_Objective:_ Give the lines of the material verbatim, from the first line to the line with "self.socket = socket", including both.
********
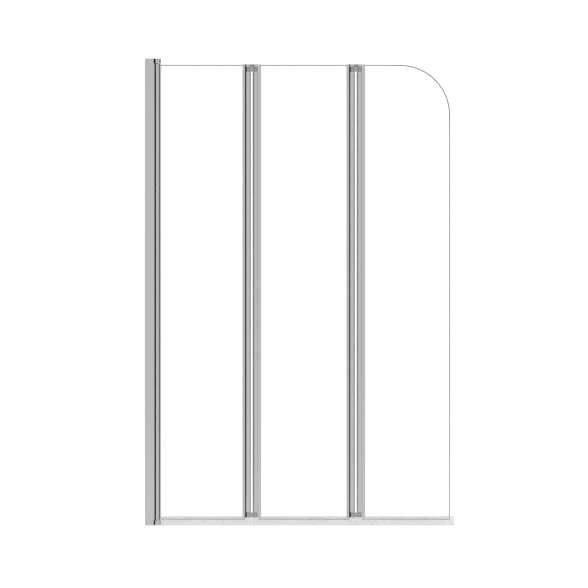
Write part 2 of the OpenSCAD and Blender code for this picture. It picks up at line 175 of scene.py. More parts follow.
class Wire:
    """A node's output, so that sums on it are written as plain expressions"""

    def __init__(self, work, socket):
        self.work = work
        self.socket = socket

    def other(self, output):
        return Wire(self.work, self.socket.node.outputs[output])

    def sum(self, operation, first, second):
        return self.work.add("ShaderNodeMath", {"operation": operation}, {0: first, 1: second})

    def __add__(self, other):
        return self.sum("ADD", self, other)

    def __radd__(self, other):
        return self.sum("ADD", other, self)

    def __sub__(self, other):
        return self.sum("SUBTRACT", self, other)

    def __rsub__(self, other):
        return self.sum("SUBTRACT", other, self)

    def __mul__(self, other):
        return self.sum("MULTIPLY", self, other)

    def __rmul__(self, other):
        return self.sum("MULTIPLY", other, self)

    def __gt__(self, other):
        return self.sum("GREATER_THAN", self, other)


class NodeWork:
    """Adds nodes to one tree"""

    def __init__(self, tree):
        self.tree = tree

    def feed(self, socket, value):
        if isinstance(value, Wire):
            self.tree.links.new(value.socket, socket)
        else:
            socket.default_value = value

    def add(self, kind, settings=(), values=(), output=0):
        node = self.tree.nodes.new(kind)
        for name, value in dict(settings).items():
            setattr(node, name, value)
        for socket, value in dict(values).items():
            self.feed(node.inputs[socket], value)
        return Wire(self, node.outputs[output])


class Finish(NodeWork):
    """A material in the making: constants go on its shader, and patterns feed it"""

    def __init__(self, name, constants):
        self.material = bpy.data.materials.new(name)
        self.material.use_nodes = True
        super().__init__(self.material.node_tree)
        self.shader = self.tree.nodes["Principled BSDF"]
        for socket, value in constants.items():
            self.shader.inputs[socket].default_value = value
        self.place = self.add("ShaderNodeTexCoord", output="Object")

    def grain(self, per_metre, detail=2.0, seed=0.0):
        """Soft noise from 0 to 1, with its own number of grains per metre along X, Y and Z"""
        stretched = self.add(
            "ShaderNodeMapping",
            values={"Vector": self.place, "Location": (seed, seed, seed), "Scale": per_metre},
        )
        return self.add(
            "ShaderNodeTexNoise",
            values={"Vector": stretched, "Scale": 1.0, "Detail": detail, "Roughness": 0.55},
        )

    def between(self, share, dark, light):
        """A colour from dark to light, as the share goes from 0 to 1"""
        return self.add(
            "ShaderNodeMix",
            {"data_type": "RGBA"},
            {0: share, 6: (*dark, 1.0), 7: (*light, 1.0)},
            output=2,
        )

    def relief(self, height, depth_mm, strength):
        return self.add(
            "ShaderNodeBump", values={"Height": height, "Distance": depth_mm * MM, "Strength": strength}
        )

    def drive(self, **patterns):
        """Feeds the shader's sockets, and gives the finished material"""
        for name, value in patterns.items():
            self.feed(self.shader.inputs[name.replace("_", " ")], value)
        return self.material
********
_The completed task:_
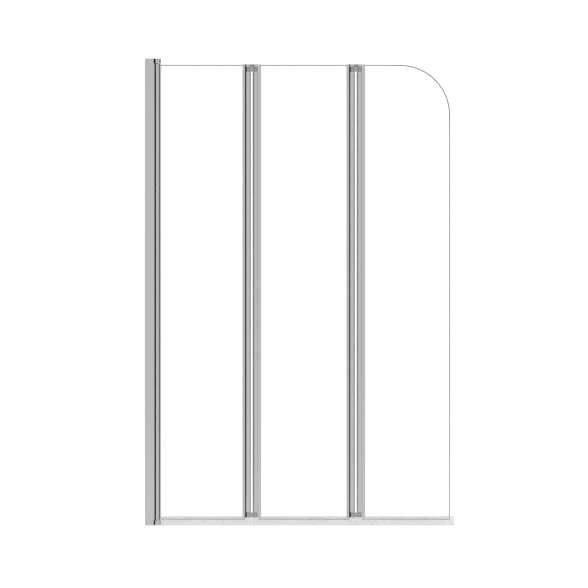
Write part 2 of the OpenSCAD and Blender code for this picture. It picks up at line 175 of scene.py. More parts follow.
class Wire:
    """A node's output, so that sums on it are written as plain expressions"""

    def __init__(self, work, socket):
        self.work = work
        self.socket = socket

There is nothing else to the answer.